:: DATA SECTION ::
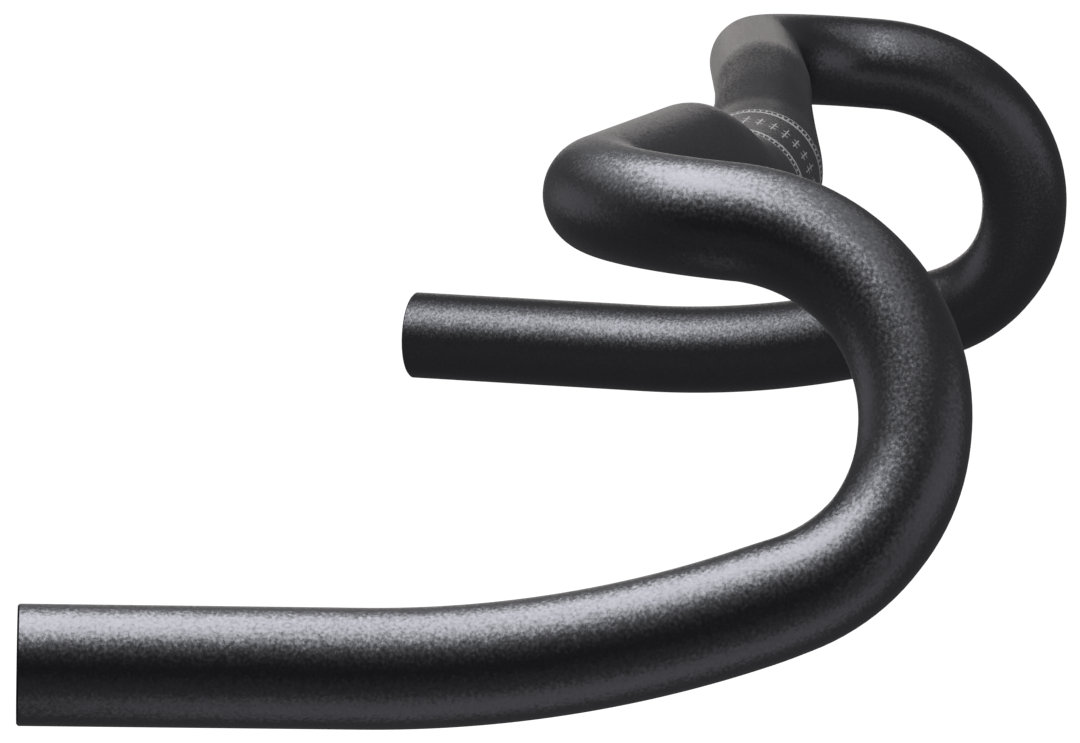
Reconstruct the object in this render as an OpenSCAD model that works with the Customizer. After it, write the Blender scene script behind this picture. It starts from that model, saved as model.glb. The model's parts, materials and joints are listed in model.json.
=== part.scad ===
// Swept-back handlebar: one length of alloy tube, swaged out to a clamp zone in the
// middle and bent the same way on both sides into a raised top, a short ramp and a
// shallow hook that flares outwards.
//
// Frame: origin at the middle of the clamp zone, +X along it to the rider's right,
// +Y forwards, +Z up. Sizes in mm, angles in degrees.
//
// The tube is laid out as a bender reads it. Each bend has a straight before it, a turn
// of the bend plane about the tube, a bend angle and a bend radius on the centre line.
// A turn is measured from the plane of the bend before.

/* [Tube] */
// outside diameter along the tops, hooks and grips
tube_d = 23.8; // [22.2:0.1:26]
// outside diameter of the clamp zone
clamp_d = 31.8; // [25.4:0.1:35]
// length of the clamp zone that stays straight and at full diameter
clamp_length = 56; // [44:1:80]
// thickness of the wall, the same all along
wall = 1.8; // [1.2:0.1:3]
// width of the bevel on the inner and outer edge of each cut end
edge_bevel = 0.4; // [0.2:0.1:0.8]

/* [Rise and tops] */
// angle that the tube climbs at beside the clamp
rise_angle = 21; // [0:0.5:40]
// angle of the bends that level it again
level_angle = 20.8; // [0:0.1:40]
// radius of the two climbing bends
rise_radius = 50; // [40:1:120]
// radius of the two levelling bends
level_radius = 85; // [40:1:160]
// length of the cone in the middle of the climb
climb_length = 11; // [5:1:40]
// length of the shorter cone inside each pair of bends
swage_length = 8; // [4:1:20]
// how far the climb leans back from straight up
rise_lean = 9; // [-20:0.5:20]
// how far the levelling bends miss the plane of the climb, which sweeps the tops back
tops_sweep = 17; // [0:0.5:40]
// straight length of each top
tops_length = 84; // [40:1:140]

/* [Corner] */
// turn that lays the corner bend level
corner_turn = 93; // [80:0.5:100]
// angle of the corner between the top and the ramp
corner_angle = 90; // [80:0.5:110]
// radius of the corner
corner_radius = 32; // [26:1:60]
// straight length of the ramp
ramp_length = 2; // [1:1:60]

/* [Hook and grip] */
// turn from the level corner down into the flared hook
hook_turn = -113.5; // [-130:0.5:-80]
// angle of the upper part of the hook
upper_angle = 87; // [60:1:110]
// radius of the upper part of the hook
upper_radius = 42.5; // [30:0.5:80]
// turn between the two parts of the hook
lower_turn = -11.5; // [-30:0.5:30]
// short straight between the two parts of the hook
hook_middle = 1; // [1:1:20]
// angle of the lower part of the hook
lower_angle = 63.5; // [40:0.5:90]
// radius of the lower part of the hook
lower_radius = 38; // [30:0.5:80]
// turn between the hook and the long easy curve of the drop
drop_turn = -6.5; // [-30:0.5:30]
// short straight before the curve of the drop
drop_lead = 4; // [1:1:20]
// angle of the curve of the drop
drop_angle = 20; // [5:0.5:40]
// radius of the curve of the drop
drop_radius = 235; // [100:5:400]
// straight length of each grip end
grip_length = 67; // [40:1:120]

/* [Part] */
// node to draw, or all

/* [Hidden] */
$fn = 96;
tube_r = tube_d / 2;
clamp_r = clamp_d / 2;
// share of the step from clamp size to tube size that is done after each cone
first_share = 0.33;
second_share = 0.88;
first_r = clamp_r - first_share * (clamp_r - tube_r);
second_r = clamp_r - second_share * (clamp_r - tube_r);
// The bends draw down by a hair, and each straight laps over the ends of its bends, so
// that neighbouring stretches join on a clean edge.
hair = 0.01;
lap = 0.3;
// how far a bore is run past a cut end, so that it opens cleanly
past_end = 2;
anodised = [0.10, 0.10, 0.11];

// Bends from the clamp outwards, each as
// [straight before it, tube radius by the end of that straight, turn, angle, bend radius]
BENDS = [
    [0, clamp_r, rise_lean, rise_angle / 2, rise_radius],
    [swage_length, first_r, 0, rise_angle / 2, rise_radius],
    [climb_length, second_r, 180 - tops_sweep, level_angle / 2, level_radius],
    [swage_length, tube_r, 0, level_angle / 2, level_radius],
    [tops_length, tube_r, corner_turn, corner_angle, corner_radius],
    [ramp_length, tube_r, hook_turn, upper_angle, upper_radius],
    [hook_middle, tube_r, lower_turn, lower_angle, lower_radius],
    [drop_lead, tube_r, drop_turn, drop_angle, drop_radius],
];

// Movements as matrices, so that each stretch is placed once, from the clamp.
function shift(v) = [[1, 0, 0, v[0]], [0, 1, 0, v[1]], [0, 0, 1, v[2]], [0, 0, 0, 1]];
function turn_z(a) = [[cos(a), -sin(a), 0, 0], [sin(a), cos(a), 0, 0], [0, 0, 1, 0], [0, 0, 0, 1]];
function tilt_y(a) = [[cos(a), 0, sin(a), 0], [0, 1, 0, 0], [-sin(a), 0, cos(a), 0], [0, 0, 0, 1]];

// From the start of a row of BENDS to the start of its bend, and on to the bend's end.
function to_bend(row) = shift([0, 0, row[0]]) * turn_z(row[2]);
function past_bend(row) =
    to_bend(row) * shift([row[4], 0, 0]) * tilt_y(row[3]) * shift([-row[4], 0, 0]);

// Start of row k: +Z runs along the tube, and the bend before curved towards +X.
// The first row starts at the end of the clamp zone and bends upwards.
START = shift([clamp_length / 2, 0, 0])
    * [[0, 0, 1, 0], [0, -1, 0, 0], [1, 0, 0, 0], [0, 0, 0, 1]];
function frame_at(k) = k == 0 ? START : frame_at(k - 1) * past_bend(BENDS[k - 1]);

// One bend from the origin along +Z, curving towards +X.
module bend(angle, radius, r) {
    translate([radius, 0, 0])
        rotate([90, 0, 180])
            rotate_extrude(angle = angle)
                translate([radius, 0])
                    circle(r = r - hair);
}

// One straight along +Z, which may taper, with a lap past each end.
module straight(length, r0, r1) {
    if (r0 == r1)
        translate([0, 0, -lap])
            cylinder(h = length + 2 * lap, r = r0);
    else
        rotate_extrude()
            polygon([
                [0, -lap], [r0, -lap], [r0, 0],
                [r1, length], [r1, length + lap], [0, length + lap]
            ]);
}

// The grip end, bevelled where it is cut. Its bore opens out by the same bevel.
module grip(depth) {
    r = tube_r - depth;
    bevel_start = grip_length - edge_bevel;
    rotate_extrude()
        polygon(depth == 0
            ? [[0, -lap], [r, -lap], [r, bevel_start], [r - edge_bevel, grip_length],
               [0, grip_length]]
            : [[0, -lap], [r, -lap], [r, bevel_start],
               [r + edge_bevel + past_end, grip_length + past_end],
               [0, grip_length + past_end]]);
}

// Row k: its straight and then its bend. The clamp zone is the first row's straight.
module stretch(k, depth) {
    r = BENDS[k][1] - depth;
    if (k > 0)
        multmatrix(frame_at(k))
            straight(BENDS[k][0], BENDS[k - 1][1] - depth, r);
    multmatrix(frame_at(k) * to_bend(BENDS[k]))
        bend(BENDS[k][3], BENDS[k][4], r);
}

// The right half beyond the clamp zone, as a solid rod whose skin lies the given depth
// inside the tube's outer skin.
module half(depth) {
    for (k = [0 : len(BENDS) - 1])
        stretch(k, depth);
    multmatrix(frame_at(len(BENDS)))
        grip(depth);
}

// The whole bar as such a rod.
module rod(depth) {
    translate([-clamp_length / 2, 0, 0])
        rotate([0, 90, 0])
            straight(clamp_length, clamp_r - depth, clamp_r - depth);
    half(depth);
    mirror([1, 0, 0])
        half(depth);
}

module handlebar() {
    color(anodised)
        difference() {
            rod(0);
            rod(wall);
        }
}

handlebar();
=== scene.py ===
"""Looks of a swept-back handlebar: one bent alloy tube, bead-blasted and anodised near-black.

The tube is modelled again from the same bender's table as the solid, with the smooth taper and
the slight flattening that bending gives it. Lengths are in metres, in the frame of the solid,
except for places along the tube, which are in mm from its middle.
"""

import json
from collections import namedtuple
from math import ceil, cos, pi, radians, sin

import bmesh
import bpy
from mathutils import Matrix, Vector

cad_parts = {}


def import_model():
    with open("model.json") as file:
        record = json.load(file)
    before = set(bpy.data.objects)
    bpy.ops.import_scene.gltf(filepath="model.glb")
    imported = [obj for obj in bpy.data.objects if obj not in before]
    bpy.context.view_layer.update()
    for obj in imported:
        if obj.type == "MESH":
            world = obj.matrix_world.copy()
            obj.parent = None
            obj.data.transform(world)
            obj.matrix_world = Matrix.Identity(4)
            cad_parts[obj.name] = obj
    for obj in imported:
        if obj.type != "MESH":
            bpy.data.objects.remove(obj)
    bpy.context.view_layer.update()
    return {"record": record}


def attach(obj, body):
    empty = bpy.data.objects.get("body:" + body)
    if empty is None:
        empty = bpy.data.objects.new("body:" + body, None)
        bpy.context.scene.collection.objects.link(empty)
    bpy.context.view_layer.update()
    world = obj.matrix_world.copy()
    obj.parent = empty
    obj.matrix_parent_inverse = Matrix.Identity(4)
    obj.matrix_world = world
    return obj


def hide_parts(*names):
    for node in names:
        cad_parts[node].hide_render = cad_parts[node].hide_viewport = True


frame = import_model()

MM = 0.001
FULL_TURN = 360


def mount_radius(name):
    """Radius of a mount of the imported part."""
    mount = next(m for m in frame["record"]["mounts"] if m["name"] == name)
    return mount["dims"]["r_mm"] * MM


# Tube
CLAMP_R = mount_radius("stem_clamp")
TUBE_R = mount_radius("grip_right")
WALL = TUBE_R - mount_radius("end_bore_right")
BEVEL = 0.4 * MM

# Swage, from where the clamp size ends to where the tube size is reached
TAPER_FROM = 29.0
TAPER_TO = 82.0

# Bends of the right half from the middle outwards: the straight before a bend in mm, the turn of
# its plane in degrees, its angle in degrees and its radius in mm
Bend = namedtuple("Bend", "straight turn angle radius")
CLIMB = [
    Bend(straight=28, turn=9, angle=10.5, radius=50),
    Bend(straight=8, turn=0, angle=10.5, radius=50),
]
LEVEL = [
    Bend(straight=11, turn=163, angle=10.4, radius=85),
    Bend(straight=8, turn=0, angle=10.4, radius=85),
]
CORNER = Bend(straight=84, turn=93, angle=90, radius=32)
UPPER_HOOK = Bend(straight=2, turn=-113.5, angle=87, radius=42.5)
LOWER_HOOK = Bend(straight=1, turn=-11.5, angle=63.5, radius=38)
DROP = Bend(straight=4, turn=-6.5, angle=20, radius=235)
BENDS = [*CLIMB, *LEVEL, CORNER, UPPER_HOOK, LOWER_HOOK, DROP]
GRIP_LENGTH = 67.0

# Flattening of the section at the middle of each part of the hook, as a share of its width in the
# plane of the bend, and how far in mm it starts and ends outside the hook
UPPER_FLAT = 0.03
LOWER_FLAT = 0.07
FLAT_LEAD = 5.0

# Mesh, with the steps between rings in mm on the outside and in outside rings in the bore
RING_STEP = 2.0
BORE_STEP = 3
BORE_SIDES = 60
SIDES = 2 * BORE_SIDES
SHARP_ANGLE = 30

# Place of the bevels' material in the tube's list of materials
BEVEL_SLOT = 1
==
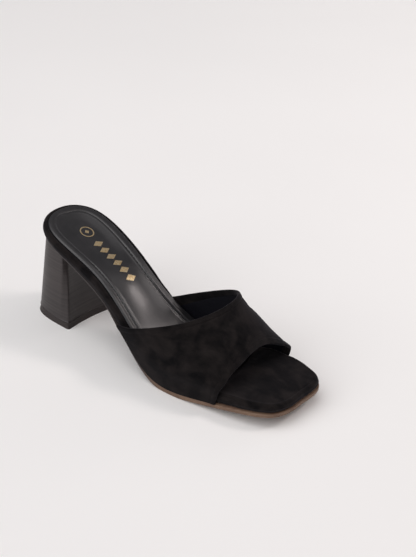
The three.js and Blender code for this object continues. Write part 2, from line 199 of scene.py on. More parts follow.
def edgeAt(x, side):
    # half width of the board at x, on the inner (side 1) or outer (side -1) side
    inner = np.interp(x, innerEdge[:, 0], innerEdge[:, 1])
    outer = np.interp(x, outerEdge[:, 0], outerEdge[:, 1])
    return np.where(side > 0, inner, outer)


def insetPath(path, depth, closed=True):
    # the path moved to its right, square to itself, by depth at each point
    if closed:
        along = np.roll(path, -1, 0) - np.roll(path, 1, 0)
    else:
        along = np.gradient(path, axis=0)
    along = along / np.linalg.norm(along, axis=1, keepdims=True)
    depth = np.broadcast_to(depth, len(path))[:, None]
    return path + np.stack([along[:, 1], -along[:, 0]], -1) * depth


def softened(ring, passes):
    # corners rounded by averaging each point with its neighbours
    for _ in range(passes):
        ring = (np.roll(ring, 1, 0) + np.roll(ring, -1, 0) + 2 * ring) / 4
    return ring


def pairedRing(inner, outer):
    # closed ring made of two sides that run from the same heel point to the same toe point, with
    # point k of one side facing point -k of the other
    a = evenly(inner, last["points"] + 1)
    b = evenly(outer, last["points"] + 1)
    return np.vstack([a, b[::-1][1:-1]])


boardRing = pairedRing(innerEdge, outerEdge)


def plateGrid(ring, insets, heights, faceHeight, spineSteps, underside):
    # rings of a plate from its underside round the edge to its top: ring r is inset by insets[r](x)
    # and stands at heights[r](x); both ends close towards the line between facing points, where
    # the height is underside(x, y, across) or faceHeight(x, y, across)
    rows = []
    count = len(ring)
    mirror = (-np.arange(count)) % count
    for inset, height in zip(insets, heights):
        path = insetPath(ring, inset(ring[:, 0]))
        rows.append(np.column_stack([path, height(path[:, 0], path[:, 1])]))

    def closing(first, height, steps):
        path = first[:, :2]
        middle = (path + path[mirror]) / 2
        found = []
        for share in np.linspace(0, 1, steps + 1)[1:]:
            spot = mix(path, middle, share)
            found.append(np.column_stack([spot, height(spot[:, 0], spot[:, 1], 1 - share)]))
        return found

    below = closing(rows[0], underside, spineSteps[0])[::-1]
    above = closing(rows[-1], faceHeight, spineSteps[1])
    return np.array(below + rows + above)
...
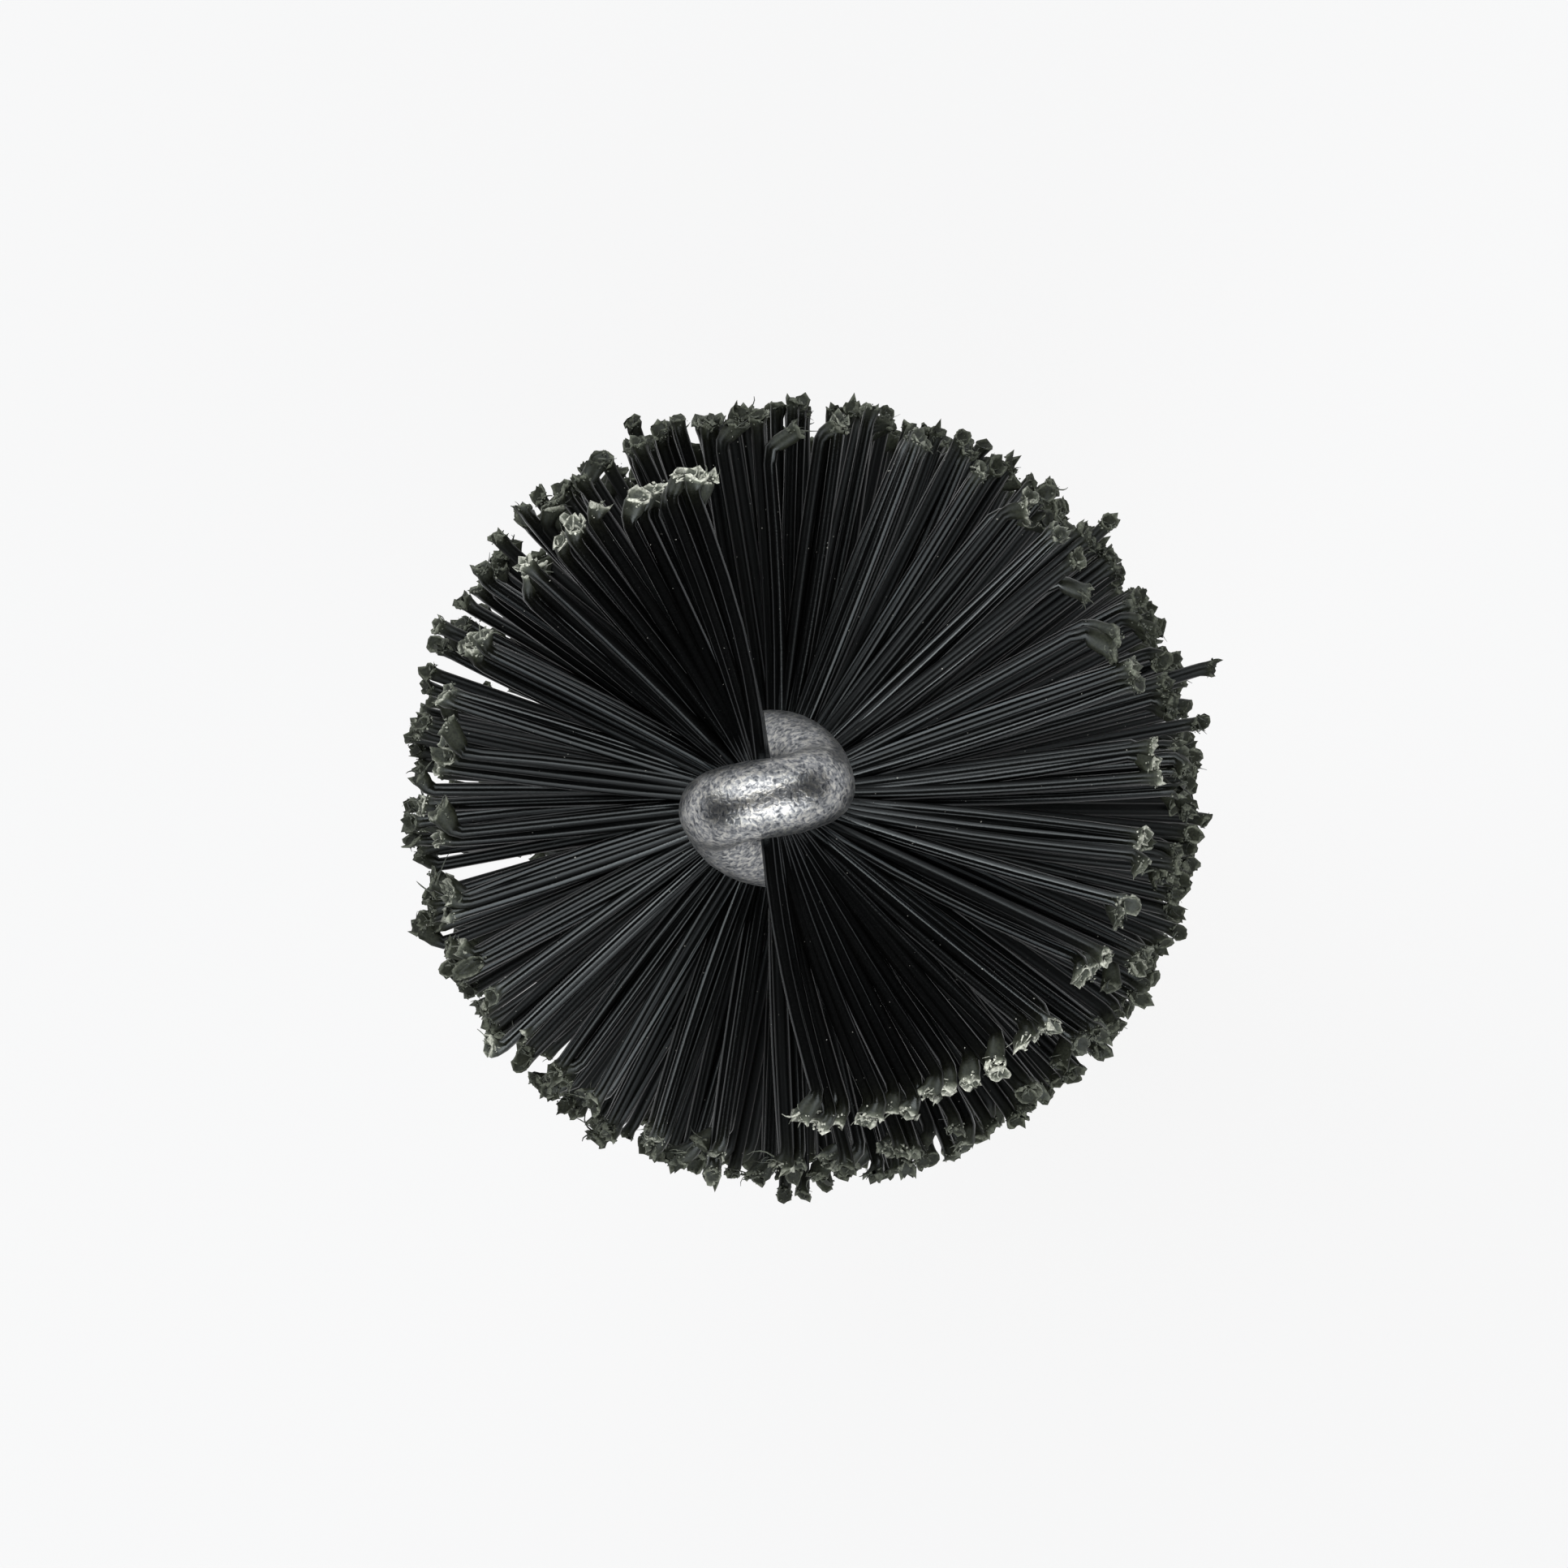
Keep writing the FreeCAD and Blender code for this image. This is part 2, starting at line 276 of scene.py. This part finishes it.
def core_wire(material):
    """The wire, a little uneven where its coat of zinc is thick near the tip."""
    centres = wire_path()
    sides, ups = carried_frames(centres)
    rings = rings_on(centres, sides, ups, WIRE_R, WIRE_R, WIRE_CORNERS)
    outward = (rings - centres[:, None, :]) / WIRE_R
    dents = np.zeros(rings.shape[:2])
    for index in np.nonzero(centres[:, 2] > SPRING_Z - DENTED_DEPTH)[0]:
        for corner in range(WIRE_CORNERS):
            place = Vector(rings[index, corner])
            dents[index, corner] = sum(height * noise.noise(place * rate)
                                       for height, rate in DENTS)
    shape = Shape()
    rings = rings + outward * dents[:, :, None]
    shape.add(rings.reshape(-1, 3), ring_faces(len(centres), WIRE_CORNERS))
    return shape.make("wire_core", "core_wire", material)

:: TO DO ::
Look back at the data above. Transcribe exactly the lines starting at the line that contains "first row's straight." and ending at the line that contains "imported = [obj".

:: RESULT OF THE EXERCISE ::
// Row k: its straight and then its bend. The clamp zone is the first row's straight.
module stretch(k, depth) {
    r = BENDS[k][1] - depth;
    if (k > 0)
        multmatrix(frame_at(k))
            straight(BENDS[k][0], BENDS[k - 1][1] - depth, r);
    multmatrix(frame_at(k) * to_bend(BENDS[k]))
        bend(BENDS[k][3], BENDS[k][4], r);
}

// The right half beyond the clamp zone, as a solid rod whose skin lies the given depth
// inside the tube's outer skin.
module half(depth) {
    for (k = [0 : len(BENDS) - 1])
        stretch(k, depth);
    multmatrix(frame_at(len(BENDS)))
        grip(depth);
}

// The whole bar as such a rod.
module rod(depth) {
    translate([-clamp_length / 2, 0, 0])
        rotate([0, 90, 0])
            straight(clamp_length, clamp_r - depth, clamp_r - depth);
    half(depth);
    mirror([1, 0, 0])
        half(depth);
}

module handlebar() {
    color(anodised)
        difference() {
            rod(0);
            rod(wall);
        }
}

handlebar();
=== scene.py ===
"""Looks of a swept-back handlebar: one bent alloy tube, bead-blasted and anodised near-black.

The tube is modelled again from the same bender's table as the solid, with the smooth taper and
the slight flattening that bending gives it. Lengths are in metres, in the frame of the solid,
except for places along the tube, which are in mm from its middle.
"""

import json
from collections import namedtuple
from math import ceil, cos, pi, radians, sin

import bmesh
import bpy
from mathutils import Matrix, Vector

cad_parts = {}


def import_model():
    with open("model.json") as file:
        record = json.load(file)
    before = set(bpy.data.objects)
    bpy.ops.import_scene.gltf(filepath="model.glb")
    imported = [obj for obj in bpy.data.objects if obj not in before]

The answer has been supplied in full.